Upgrade didn’t solve the SSH issue. However, again, from within admin->run, I was able to determine that every time someone running putty on Windows tried to ssh in, ssh would crash(?!) and leave a core dump:
411 -rw-r--r-- 1 104491 Mar 27 18:51 sshd_child_handler_832.by.11.20180327-185123.xr-vm_node0_RP0_CPU0.02a5b.core.txt
We determined agent forwarding had to be off, then the crashes stopped.
Next article will be creating bundles (e.g. port channels, MC-LAG, MLAG, LACP, whatever your preferred vendor calls them), locally and cross-chassis, and then coming up with a next hop redundancy config. BGP after that.

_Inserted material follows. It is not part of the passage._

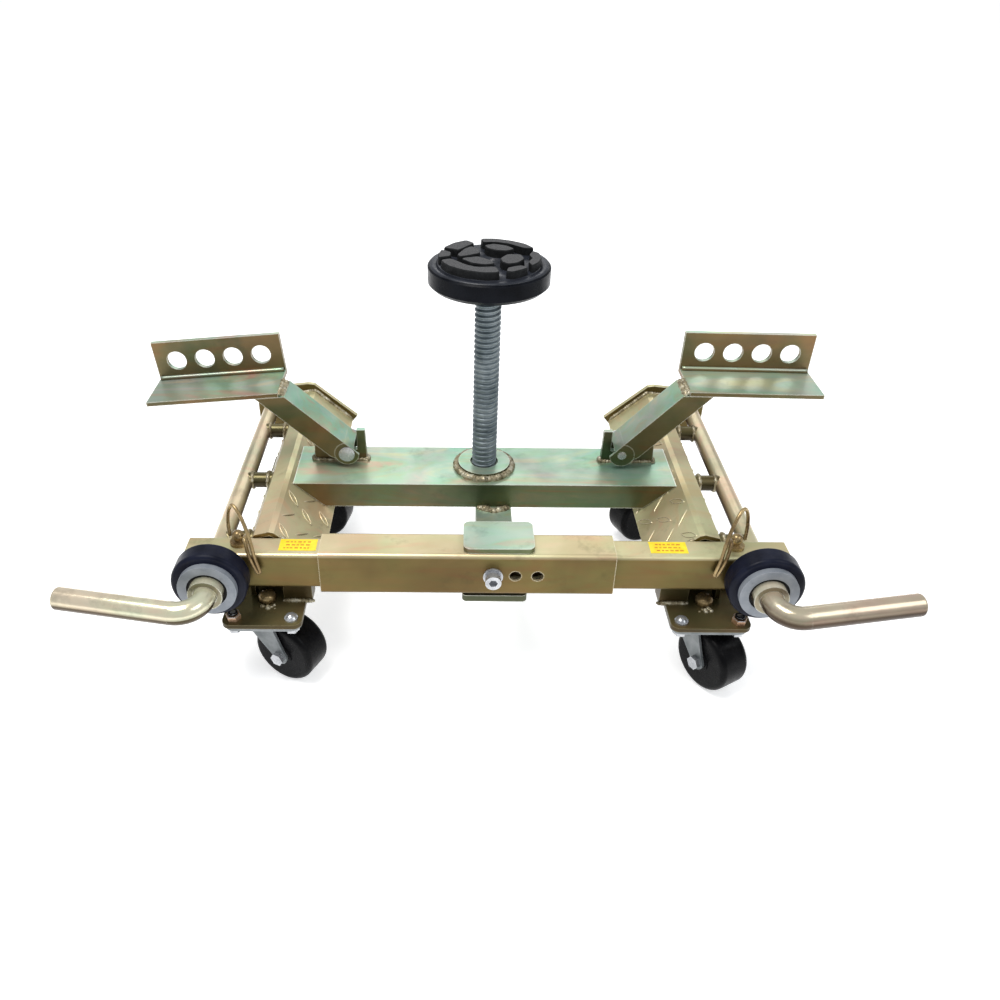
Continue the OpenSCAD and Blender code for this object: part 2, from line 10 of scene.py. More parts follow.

SNMP would normally be last after everything is happy, but ran into one issue so I’ll just mention it here. I build dynamic monitoring profiles for routers where they’re queried for their eBGP neighbors and then monitoring rules are configured based on the data returned. For IPv4, you can use the non-Cisco BGP4-MIB and query for , but for IPv6, you must use the Cisco-provided CISCO-BGP4-MIB with the cbgpPeer2RemoteAddr object. Well, this platform doesn’t implement that object, so only way to get your IPv6 peers’ remote addresses is to query some other value each peer would have, such as cbgpPeer2State.2.16 (the .2.16 = IPv6-specific peers), chop out the portion following that from the child OID’s returned, since the value itself is not what you’re looking for, then build the rest of your rules off of that. To display the actual address, you’ll need to convert the child OID data back to hex and format it back into IPv6.